Their masculine beauty and fitness stems from manual work and closeness to the earth, instead of separation from it. Both men display the physical "imperfections" that mainstream gay culture struggles to obliterate in its (ultimately impossible) war on aging and physical mediocrity. These guys walk, talk, and smell like the men they are.
There are, no doubt, skid marks on their briefs and in that we can find both a lesson and a sense of relief.
Suppose we gay men have gone too far in our quest for bodily perfection and eternal youth, erasing the men who do not live up to these rigid standards from our cultural landscape, while fearing someday that we too may be erased.
Perhaps Ledger and Gyllenhaal, albeit unintentionally, are reminding us not to take ourselves too seriously, to reject the alienating standards of male beauty we buy into. Hey, if Heath Ledger can have thinning hair and slender biceps and Jake Gyllenhaal can have moles and a bit of fur on his lower back, why can't the rest of us?
But is it possible that we are afraid of connecting with that imperfect part of ourselves? Gay men are no strangers to rejection and, although society is changing, most of us grew up feeling rejected, fearful, and profoundly self-hating. This may be why we feel a kinship with the fear and isolation in Ennis del Mar, the fear that if he and Jack show their love for each other and build a life together they will be killed. But it is this fear that finally imprisons del Mar, aging alone in a small trailer with only the memory of his lover and their time on Brokeback Mountain to keep him company.
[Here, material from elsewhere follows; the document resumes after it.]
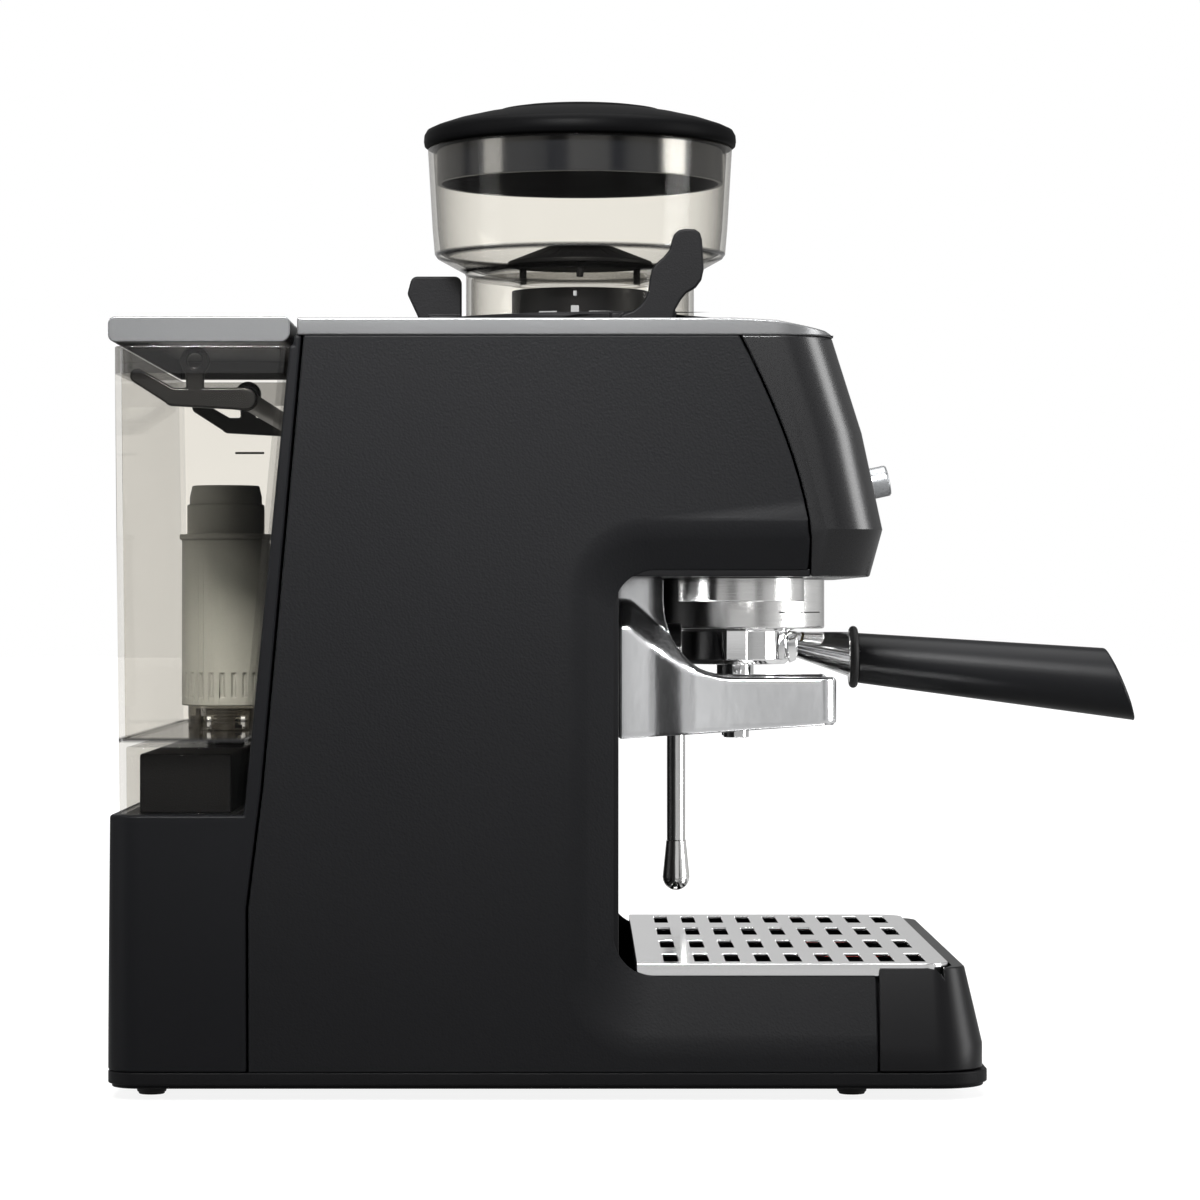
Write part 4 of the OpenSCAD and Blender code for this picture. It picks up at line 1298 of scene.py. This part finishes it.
@dataclass
class Studio:
    """Pale floor, soft light and the camera.

    Each of the bands is a bearing round the machine, from 0 to 1 with 0.5 towards the camera, and
    its brightness in reflections. The floor's glow fades up with distance to meet the surround.
    """

    camera_at: Point = (-0.0265, -1.850, 0.199)
    lens: float = 128.0
    sensor: float = 36.0
    shift: Flat = (0.0167, 0.0033)
    clip: Flat = (0.05, 60.0)
    floor_size: float = 14.0
    floor_grey: float = 0.12
    floor_glow: float = 0.38
    floor_seen: float = 0.5
    floor_far: float = 0.22
    fade_from: float = 0.25
    fade_slope: float = 1.2
    surround: float = 0.82
    zenith_drop: float = 0.55
    middle: Point = (0.0, 0.0, 0.2)
    bands: tuple[Flat, ...] = (
        (0.0, 0.95),
        (0.1, 0.95),
        (0.19, 0.9),
        (0.215, 0.12),
        (0.24, 0.85),
        (0.38, 0.75),
        (0.42, 0.5),
        (0.435, 0.1),
        (0.468, 0.14),
        (0.482, 1.0),
        (0.56, 1.0),
        (0.575, 0.1),
        (0.59, 0.12),
        (0.615, 0.8),
        (0.66, 0.95),
        (0.68, 0.12),
        (0.715, 1.0),
        (0.86, 0.9),
        (0.93, 0.4),
        (1.0, 0.95),
    )

    def camera(self) -> None:
        """Sets the camera level, looking along +Y."""
        data = bpy.data.cameras.new("camera")
        data.sensor_width = self.sensor
        data.lens = self.lens
        data.shift_x, data.shift_y = self.shift
        data.clip_start, data.clip_end = self.clip
        made = bpy.data.objects.new("camera", data)
        made.location = self.camera_at
        made.rotation_euler = (math.radians(90.0), 0.0, 0.0)
        bpy.context.scene.collection.objects.link(made)
        bpy.context.scene.camera = made

    def floor(self) -> None:
        """Lays a pale floor that brightens into the surround behind the machine."""
        bm = bmesh.new()
        bmesh.ops.create_grid(bm, x_segments=1, y_segments=1, size=self.floor_size)
        mesh = bpy.data.meshes.new("floor")
        bm.to_mesh(mesh)
        bm.free()
        made = bpy.data.objects.new("floor", mesh)
        bpy.context.scene.collection.objects.link(made)
        board = NodeBoard("floor_pale")
        where = board.node("ShaderNodeVectorMath", {"operation": "LENGTH"}, {0: board.place()})
        far = Value(board.tree, where.outputs["Value"])
        fade = ((far - self.fade_from) * self.fade_slope).at_least(0.0).at_most(1.0)
        seen = Value(board.tree, board.node("ShaderNodeLightPath").outputs["Is Camera Ray"])
        strength = seen * (fade * self.floor_far + self.floor_seen) + self.floor_glow
        glow = board.node("ShaderNodeEmission", sockets={"Strength": strength})
        grey = (self.floor_grey,) * 3
        matt = board.node("ShaderNodeBsdfDiffuse", sockets={"Color": (*grey, 1.0)})
        both = board.node("ShaderNodeAddShader", sockets={0: glow.outputs[0], 1: matt.outputs[0]})
        board.node("ShaderNodeOutputMaterial", sockets={"Surface": both.outputs[0]})
        mesh.materials.append(board.material)

    def world(self) -> None:
        """Sets a white surround to look at, and a soft light with bright and dark bands for the metal."""
        world = bpy.data.worlds.new("surround")
        bpy.context.scene.world = world
        board = NodeBoard("surround", world)
        where = board.node("ShaderNodeTexCoord").outputs["Generated"]
        split = board.node("ShaderNodeSeparateXYZ", sockets={0: where})
        across, along, up = (Value(board.tree, socket) for socket in split.outputs)
        azimuth = across.maths("ARCTAN2", along * -1.0) * (0.5 / math.pi) + 0.5
        bands = board.node("ShaderNodeValToRGB", {"stops": self.bands}, {0: azimuth})
        level = Value(board.tree, bands.outputs["Color"])
        lift = (1.0 - up.at_least(0.0) * self.zenith_drop) * self.surround
        soft = board.node("ShaderNodeBackground", sockets={"Strength": level * lift})
        seen = board.node("ShaderNodeBackground", sockets={"Strength": 1.0, "Color": (1, 1, 1, 1)})
        path = board.node("ShaderNodeLightPath")
        mix = board.node(
            "ShaderNodeMixShader",
            sockets={0: path.outputs["Is Camera Ray"], 1: soft.outputs[0], 2: seen.outputs[0]},
        )
        board.node("ShaderNodeOutputWorld", sockets={"Surface": mix.outputs[0]})

    def softbox(
        self, name: str, at: Point, aim: Point, size: Flat, power: float, spread: float = 180.0
    ) -> None:
        """Hangs one soft area light.

        Args:
            name: The light's name.
            at: Where it hangs.
            aim: The point that it faces.
            size: Its width and height.
            power: Its power in watts.
            spread: Width of its beam in degrees.
        """
        data = bpy.data.lights.new(name, "AREA")
        data.shape = "RECTANGLE"
        data.size, data.size_y = size
        data.energy = power
        data.spread = math.radians(spread)
        made = bpy.data.objects.new(name, data)
        made.location = at
        made.rotation_euler = (Vector(aim) - Vector(at)).to_track_quat("-Z", "Y").to_euler()
        bpy.context.scene.collection.objects.link(made)

    def build(self) -> None:
        """Sets up the studio."""
        self.camera()
        self.floor()
        self.world()
        self.softbox("overhead", (0.05, 0.0, 1.6), self.middle, (1.4, 1.2), 30.0)
        self.softbox("key", (-0.25, -1.5, 1.3), (-0.05, -0.145, 0.42), (0.6, 0.4), 6.0, spread=30.0)
        self.softbox("left_strip", (-1.5, -0.5, 0.7), self.middle, (0.5, 1.6), 10.0)
        self.softbox("right_strip", (1.5, -0.3, 0.5), self.middle, (0.6, 1.3), 36.0)
        bpy.context.scene.view_settings.view_transform = "Standard"


def main() -> None:
    """Builds the studio and every sub-assembly in order."""
    logging.basicConfig(level=logging.INFO, format="%(name)s %(message)s", stream=sys.stdout)
    Studio().build()
    parts: Iterable[Assembly] = (
        Casing(),
        WaterTank(),
        Hopper(),
        Grinder(),
        BrewGroup(),
        Portafilter(),
        SteamWand(),
        DripTray(),
        Controls(),
    )
    for part in parts:
        LOG.info("building %s", type(part).__name__)
        part.build()


if __name__ == "__main__":
    main()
Actors Heath Ledger and Jake Gyllenhaal in a production shot during Brokeback Mountain in 2005.
Unlike Ennis, the average urban gay male is surrounded by other gay men and can often number many friends and lovers. I am not sure if this makes us more connected to one another or more competitive, jaded, and distant. In either case, like Ennis, we construct our own prisons, be they material possessions, images, relationships, gyms, bars, or clubs. Or, like Jack, the archetypal dreamer and seeker, we seize our dream, often risking our lives in the quest. Often, throughout life, we do both.
Perhaps Brokeback Mountain resonates so deeply because we see so much of ourselves in the movie's heroes. Finally here is a film that tells a story closely related to our own, and there is something crucially liberating and validating about that, because it gives us permission to tell our own stories, even if they seem as insignificant to us as Ennis' life did to him.
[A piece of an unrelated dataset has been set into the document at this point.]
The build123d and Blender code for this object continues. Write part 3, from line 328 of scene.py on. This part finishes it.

I imagine Ennis' daughter, someday after her father's death, opening his closet and finding the two blood-encrusted shirts entwined together beside a postcard of Brokeback Mountain.
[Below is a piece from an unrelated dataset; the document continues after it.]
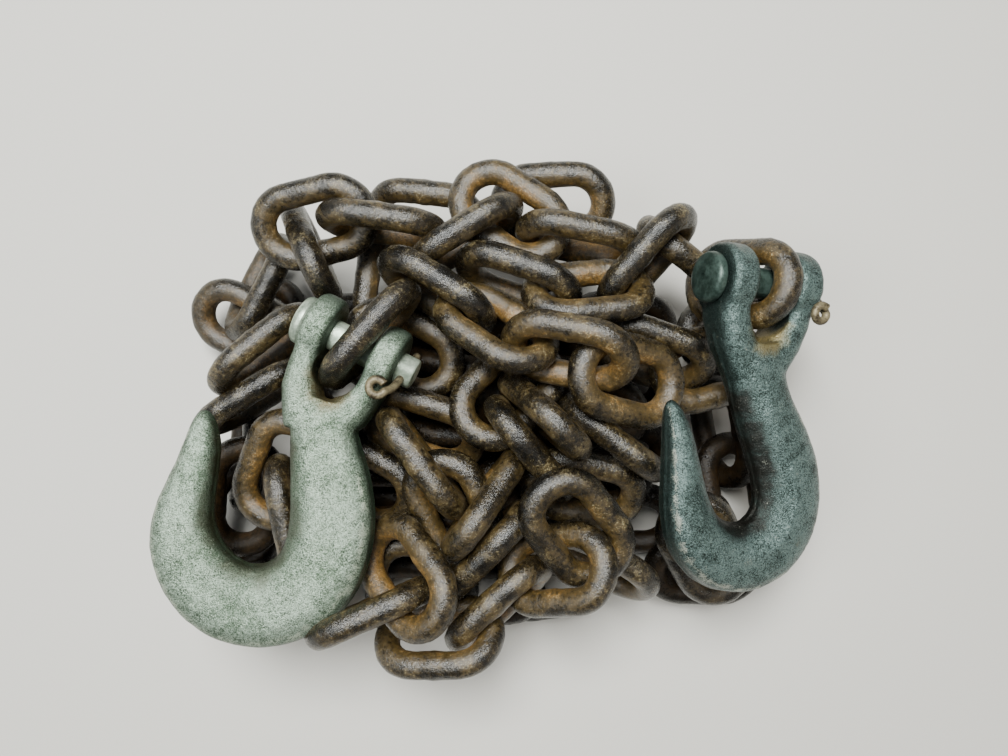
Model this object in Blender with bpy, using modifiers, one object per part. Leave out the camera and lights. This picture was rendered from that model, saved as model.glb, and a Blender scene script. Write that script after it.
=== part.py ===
import math

import bmesh
import bpy
import numpy as np
from mathutils import Matrix, Vector

# Sizes in metres. The chain is 3/8 inch welded chain: round bar bent to a long oval.
WIRE = 0.010  # thickness of the bar
INSIDE_LENGTH = 0.031  # one link's pitch
INSIDE_WIDTH = 0.014
GAP = 0.0003  # clear air kept between two pieces that touch in the real heap
TOUCH = 0.0006  # two pieces with no more air than this between them count as touching
WIRE_SIDES = 8
END_STEPS = 6  # straight steps that round one end of a link

# The two hooks are one casting design: a clevis slip hook with a headed pin.
HOOK_THICK = 0.018
HOOK_EDGE = 0.0055  # rounding of the forged edges
EAR_THICK = 0.012
BOWL_LEAN = 3  # degrees that the bowl is turned about the pin, off square to the ears
CLEVIS_GAP = 0.017
PIN_THICK = 0.0115
PIN_PLAY = 0.0006  # extra width of the bore over the pin
PIN_OUT = 0.0085  # how far the pin's plain end stands out of the ear
PIN_HEAD_WIDE = 0.021
PIN_HEAD_THICK = 0.0055
COTTER_WIRE = 0.0030
COTTER_EYE = 0.0058  # middle line of the eye, across
COTTER_LONG = 0.024
COTTER_LEAN = 40  # degrees from straight up through the hook

# The plain core that stands for the links nobody sees, with a flat bottom on the floor.
CORE_LONG = 0.160
CORE_DEEP = 0.106
CORE_HIGH = 0.038
CORE_ROUND = 0.016
CORE_SHIFT = (-0.004, -0.008)

STEPS = 400  # rounds of easing the links apart

# The reading of the picture: a camera straight above, with points for the places of the links.
VIEW_SPREAD = 756.0
VIEW_MIDDLE = (504.0, 378.0)
VIEW_FROM = (0.0029, -0.0112, 0.3495)
VIEW_LEAN = 0.062
VIEW_TURN = -0.009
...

In that moment, she will see the part of her father's story kept from her...the part that explains the deep loneliness she perceived in him, so similar to the cavern of emotion that fills us (the viewers,) as the credits to this film roll in theaters across the nation, reminding us that telling our stories is an integral part of life and crucial to any form of attachment.
And without attachment, connection, and, ultimately, love, we are all stuck in our own trailers, remembering the things we'd change, or the words we'd say, if we ever had a chance to go back to that mountain.
David Ortmann is a writer, sex therapist, and psychotherapist in private practice in San Francisco.